Could you write out the opening lines of the data, word for word, stopping after the line that contains "face.use_smooth = max(abs(c)"?

DATASET EXCERPTS>
- - - - -

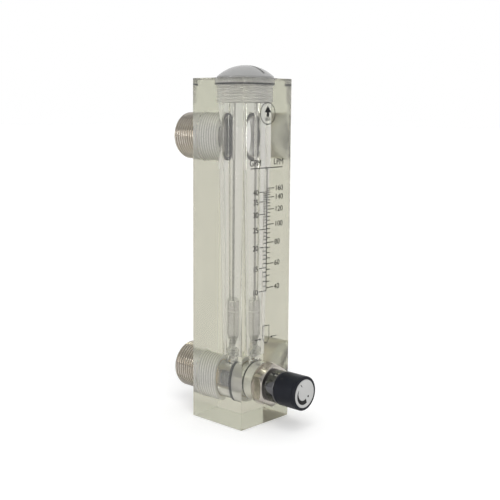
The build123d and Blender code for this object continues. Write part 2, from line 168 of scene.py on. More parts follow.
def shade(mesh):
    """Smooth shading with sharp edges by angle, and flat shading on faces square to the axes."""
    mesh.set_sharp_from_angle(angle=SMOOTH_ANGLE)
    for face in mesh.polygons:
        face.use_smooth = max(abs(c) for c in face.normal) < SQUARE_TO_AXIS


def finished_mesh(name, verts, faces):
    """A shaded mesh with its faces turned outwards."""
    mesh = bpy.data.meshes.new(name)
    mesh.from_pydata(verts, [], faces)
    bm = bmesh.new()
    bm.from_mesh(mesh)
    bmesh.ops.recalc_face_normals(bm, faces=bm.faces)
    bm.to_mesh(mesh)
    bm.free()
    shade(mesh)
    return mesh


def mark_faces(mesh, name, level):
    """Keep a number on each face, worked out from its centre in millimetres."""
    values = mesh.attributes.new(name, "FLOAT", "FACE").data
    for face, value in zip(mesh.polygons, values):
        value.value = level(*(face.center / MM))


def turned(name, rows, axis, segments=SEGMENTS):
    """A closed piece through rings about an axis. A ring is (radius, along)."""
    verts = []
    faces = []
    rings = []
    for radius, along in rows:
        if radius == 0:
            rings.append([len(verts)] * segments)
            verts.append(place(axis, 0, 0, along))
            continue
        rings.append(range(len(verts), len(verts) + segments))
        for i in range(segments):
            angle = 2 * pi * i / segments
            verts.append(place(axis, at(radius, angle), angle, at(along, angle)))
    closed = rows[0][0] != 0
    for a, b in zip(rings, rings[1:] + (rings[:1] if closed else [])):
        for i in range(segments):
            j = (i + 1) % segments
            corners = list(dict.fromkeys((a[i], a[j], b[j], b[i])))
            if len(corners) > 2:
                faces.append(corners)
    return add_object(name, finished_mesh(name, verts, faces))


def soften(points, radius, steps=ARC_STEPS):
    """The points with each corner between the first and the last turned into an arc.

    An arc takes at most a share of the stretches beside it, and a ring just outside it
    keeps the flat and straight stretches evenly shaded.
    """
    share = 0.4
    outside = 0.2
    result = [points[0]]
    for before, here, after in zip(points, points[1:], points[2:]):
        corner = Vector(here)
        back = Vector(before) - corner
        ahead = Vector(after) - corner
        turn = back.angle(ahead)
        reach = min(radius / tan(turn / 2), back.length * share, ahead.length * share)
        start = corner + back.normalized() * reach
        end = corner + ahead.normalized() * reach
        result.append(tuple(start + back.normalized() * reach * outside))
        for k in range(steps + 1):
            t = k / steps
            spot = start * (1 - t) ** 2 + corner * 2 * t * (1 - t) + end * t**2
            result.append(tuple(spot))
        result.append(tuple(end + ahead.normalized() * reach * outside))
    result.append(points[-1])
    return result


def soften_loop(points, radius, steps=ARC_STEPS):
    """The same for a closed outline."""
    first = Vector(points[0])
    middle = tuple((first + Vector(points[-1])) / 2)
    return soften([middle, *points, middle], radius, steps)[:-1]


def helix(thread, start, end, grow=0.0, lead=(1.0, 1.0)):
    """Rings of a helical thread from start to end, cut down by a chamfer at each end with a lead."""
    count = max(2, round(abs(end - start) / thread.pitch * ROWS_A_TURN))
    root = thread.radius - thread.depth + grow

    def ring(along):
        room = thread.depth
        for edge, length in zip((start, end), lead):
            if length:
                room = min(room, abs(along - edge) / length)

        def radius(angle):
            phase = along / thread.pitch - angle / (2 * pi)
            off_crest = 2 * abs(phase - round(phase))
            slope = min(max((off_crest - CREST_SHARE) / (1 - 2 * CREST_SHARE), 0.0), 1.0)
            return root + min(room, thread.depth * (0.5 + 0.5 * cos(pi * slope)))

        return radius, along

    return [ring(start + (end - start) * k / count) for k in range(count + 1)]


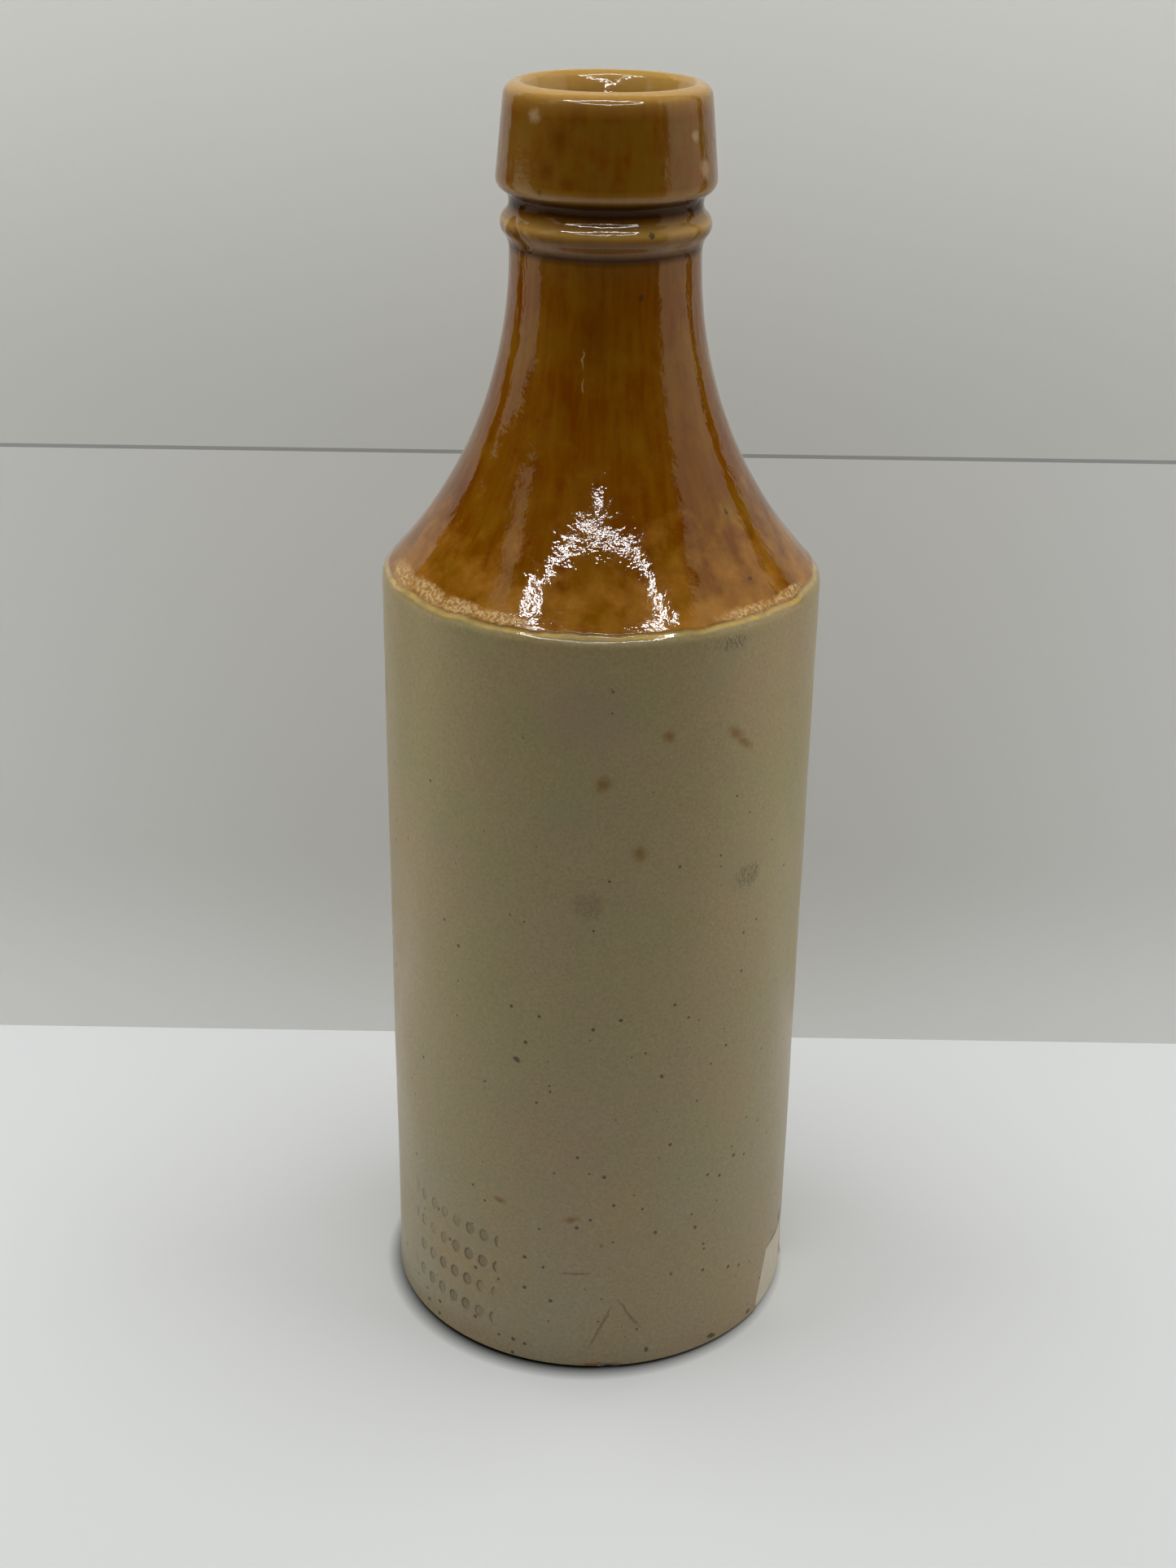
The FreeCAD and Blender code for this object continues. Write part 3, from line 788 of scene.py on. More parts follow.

- - - - -

ANSWER IN FULL>
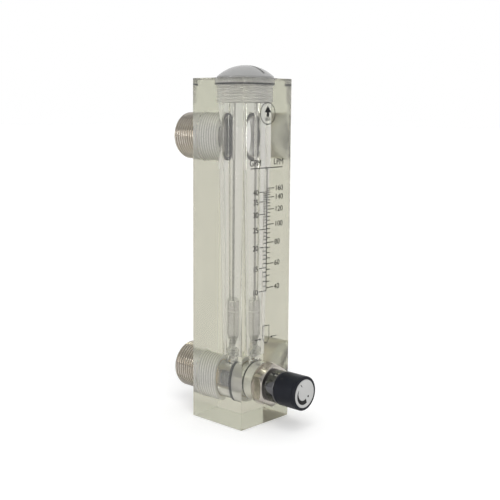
The build123d and Blender code for this object continues. Write part 2, from line 168 of scene.py on. More parts follow.
def shade(mesh):
    """Smooth shading with sharp edges by angle, and flat shading on faces square to the axes."""
    mesh.set_sharp_from_angle(angle=SMOOTH_ANGLE)
    for face in mesh.polygons:
        face.use_smooth = max(abs(c) for c in face.normal) < SQUARE_TO_AXIS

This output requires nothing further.